WHAT THIS TASK INVOLVES - Starting at the line below that contains "Give this object's", print each line through the end of the records exactly as it appears.
◇ ◇ ◇ ◇
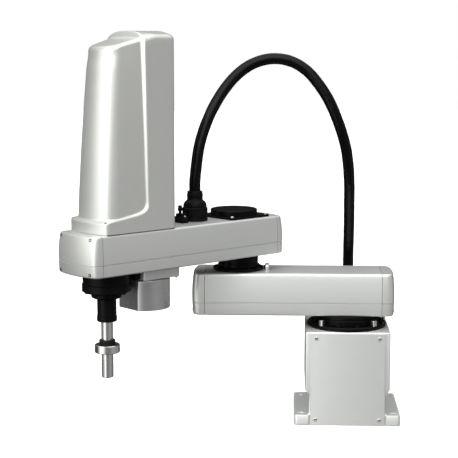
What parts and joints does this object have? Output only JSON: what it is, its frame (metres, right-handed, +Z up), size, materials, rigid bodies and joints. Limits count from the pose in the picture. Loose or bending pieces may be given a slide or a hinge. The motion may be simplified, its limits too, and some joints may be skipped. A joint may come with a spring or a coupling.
{
  "type": "scara robot arm",
  "caption": "Four-axis SCARA robot arm with a cast base, two swinging arms, a covered Z slide and a turning splined tool shaft.",
  "frame": {"origin": "on the floor face of the base, under the shoulder axis", "axes": "+Z up along the shoulder axis, -Y the front of the base, arm 1 points along -X at rest"},
  "size_m": [0.586, 0.4351, 0.704],
  "materials": {
    "silver_paint": "satin light silver paint on cast and extruded aluminium",
    "silver_cap": "satin light silver paint on moulded end caps",
    "grey_paint": "satin mid grey paint",
    "black_coat": "black satin coating on steel and aluminium drive parts",
    "black_plastic": "black moulded plastic",
    "bright_steel": "ground and machined bright steel",
    "black_rubber": "black rubber",
    "hose_black": "glossy black cable hose jacket"
  },
  "bodies": {
    "base": {"base_housing": "silver_paint", "base_front_cover": "silver_paint", "front_cover_screw_1": "bright_steel", "front_cover_screw_2": "bright_steel", "front_cover_screw_3": "bright_steel", "front_cover_screw_4": "bright_steel", "base_connector_box": "silver_paint", "robot_cable_socket": "black_plastic", "user_signal_socket": "black_plastic", "base_air_fitting_1": "black_plastic", "base_air_fitting_2": "black_plastic", "base_hose_gland": "black_plastic", "j1_motor": "black_plastic", "j1_reducer": "black_coat", "j1_mounting_ring": "black_coat", "j1_stopper_left": "bright_steel", "j1_stopper_right": "bright_steel", "harness_hose": "hose_black"},
    "arm1": {"j1_output_hub": "black_coat", "j1_stopper_pin": "bright_steel", "arm1_profile": "silver_paint", "arm1_front_cap": "silver_cap", "arm1_rear_cap": "silver_cap", "j2_lower_flange": "black_coat", "j2_stopper_bolt": "bright_steel"},
    "arm2": {"j2_reducer": "black_coat", "j2_motor": "black_plastic", "j2_motor_plate": "black_coat", "j2_motor_cap": "black_plastic", "arm2_profile": "silver_paint", "arm2_front_cap": "silver_cap", "arm2_rear_cap": "silver_cap", "arm2_hose_gland": "black_plastic", "arm2_signal_socket": "black_plastic", "arm2_air_fitting": "black_plastic", "z_cover": "silver_paint", "z_frame": "grey_paint", "z_guide_rail": "bright_steel", "z_screw_support": "grey_paint", "z_motor": "black_plastic", "z_belt": "black_rubber", "shaft_bearing_housing": "black_coat", "shaft_seal_housing": "black_coat", "r_motor_plate": "black_coat", "r_belt_cover": "black_plastic", "r_motor_cover": "grey_paint", "r_motor": "black_plastic", "r_belt": "black_rubber"},
    "z_carriage": {"z_guide_block": "bright_steel", "z_carriage_bracket": "grey_paint", "ball_nut": "bright_steel"},
    "tool_spindle": {"tool_shaft": "bright_steel", "stopper_collar": "bright_steel", "collar_bumper": "black_rubber"},
    "screw_spindle": {"ball_screw": "bright_steel", "ball_screw_pulley": "black_coat"},
    "z_motor_shaft": {"z_motor_pulley": "bright_steel"},
    "r_motor_shaft": {"r_motor_pulley": "bright_steel"},
    "nut_spindle": {"spline_nut": "bright_steel", "spline_sleeve": "black_coat"}
  },
  "joints": [
    {"name": "shoulder", "type": "hinge", "parent": "base", "child": "arm1", "pos_m": [0, 0, 0.19], "axis": [0, 0, 1], "range_deg": [-40, 220], "deforming": ["harness_hose"]},
    {"name": "elbow", "type": "hinge", "parent": "arm1", "child": "arm2", "pos_m": [-0.2, 0, 0.29], "axis": [0, 0, 1], "range_deg": [-164.5, 75.5], "deforming": ["harness_hose"]},
    {"name": "z_slide", "type": "slide", "parent": "arm2", "child": "z_carriage", "axis": [0, 0, -1], "range_m": [-0.031, 0.117]},
    {"name": "tool_turn", "type": "hinge", "parent": "z_carriage", "child": "tool_spindle", "pos_m": [-0.41397, -0.21027, 0.5], "axis": [0, 0, 1], "range_deg": [-360, 360]},
    {"name": "screw_turn", "type": "hinge", "parent": "arm2", "child": "screw_spindle", "pos_m": [-0.35574, -0.18108, 0.5], "axis": [0, 0, 1], "range_deg": [-1000, 3600]},
    {"name": "z_motor_turn", "type": "hinge", "parent": "arm2", "child": "z_motor_shaft", "pos_m": [-0.40056, -0.17256, 0.65], "axis": [0, 0, 1], "range_deg": [-1400, 4800]},
    {"name": "r_motor_turn", "type": "hinge", "parent": "arm2", "child": "r_motor_shaft", "pos_m": [-0.35335, -0.15069, 0.3], "axis": [0, 0, 1], "range_deg": [-600, 600]},
    {"name": "nut_turn", "type": "hinge", "parent": "arm2", "child": "nut_spindle", "pos_m": [-0.41397, -0.21027, 0.3], "axis": [0, 0, 1], "range_deg": [-360, 360]}
  ],
  "couplings": [
    {"joint": "screw_turn", "follows": "z_slide", "rad_per_m": 523.6},
    {"joint": "z_motor_turn", "follows": "z_slide", "rad_per_m": 698.13},
    {"joint": "nut_turn", "follows": "tool_turn", "ratio": 1},
    {"joint": "r_motor_turn", "follows": "tool_turn", "ratio": 1.625}
  ]
}
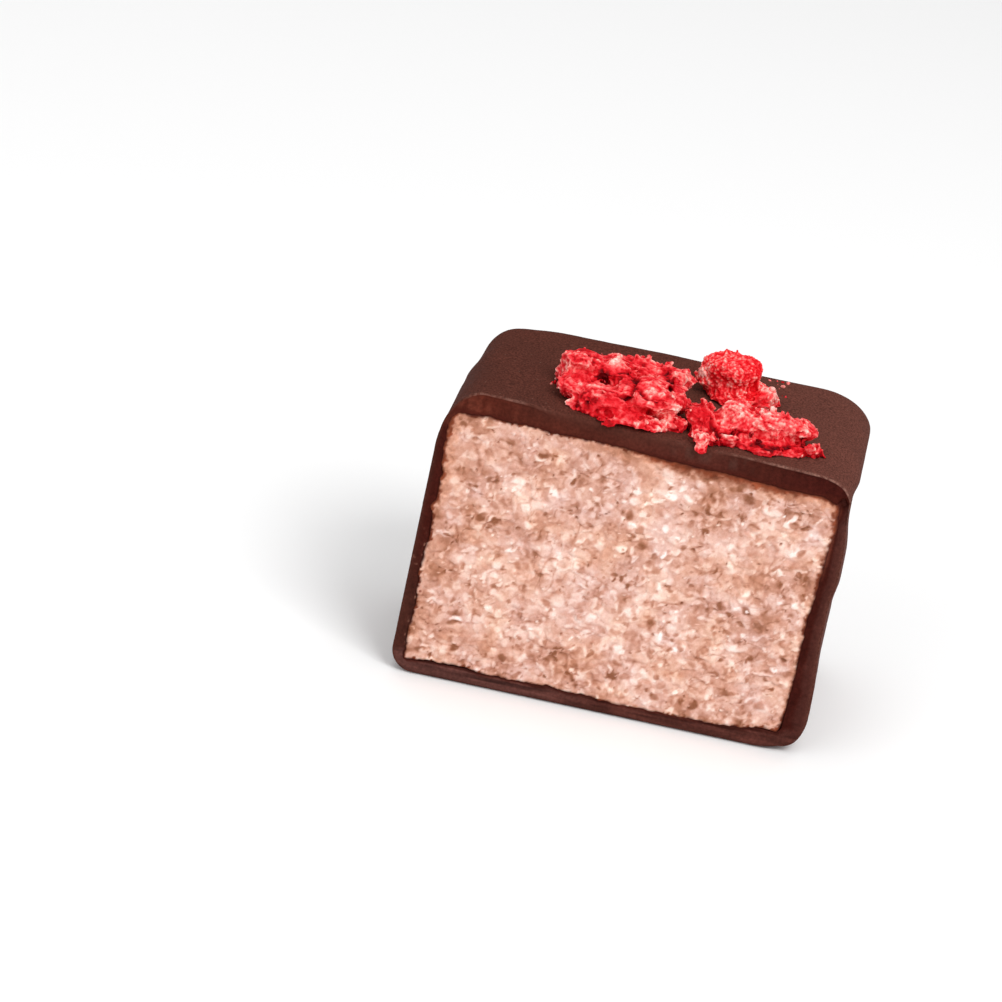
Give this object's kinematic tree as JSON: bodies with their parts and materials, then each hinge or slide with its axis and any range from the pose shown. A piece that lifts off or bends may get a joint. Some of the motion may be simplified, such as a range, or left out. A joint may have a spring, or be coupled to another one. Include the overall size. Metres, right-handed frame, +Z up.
{
  "type": "cheesecake bite",
  "caption": "Halved chocolate-coated cheesecake bite standing on its base, with the crumbly pink filling at the cut and dried strawberry pieces on top.",
  "frame": {"origin": "on the surface the bite stands on, under the middle of the half", "axes": "+X to the right along the cut face, +Y into the bite away from the cut, +Z up"},
  "size_m": [0.0401, 0.0231, 0.0327],
  "materials": {
    "dark_chocolate": "satin dark chocolate, finely speckled on the skin and smoother and darker where it is cut",
    "cheesecake": "moist, coarse crumb of pale pink grains and shreds, stained brown next to the chocolate",
    "dried_strawberry": "dry, porous, bright red flesh with paler pink ridges"
  },
  "bodies": {
    "root": {"chocolate_coating": "dark_chocolate", "cheesecake_filling": "cheesecake", "strawberry_piece_left": "dried_strawberry", "strawberry_piece_back": "dried_strawberry", "strawberry_piece_front": "dried_strawberry"}
  },
  "joints": []
}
◇ ◇ ◇ ◇
RESPONSE BELOW -
Give this object's kinematic tree as JSON: bodies with their parts and materials, then each hinge or slide with its axis and any range from the pose shown. A piece that lifts off or bends may get a joint. Some of the motion may be simplified, such as a range, or left out. A joint may have a spring, or be coupled to another one. Include the overall size. Metres, right-handed frame, +Z up.
{
  "type": "cheesecake bite",
  "caption": "Halved chocolate-coated cheesecake bite standing on its base, with the crumbly pink filling at the cut and dried strawberry pieces on top.",
  "frame": {"origin": "on the surface the bite stands on, under the middle of the half", "axes": "+X to the right along the cut face, +Y into the bite away from the cut, +Z up"},
  "size_m": [0.0401, 0.0231, 0.0327],
  "materials": {
    "dark_chocolate": "satin dark chocolate, finely speckled on the skin and smoother and darker where it is cut",
    "cheesecake": "moist, coarse crumb of pale pink grains and shreds, stained brown next to the chocolate",
    "dried_strawberry": "dry, porous, bright red flesh with paler pink ridges"
  },
  "bodies": {
    "root": {"chocolate_coating": "dark_chocolate", "cheesecake_filling": "cheesecake", "strawberry_piece_left": "dried_strawberry", "strawberry_piece_back": "dried_strawberry", "strawberry_piece_front": "dried_strawberry"}
  },
  "joints": []
}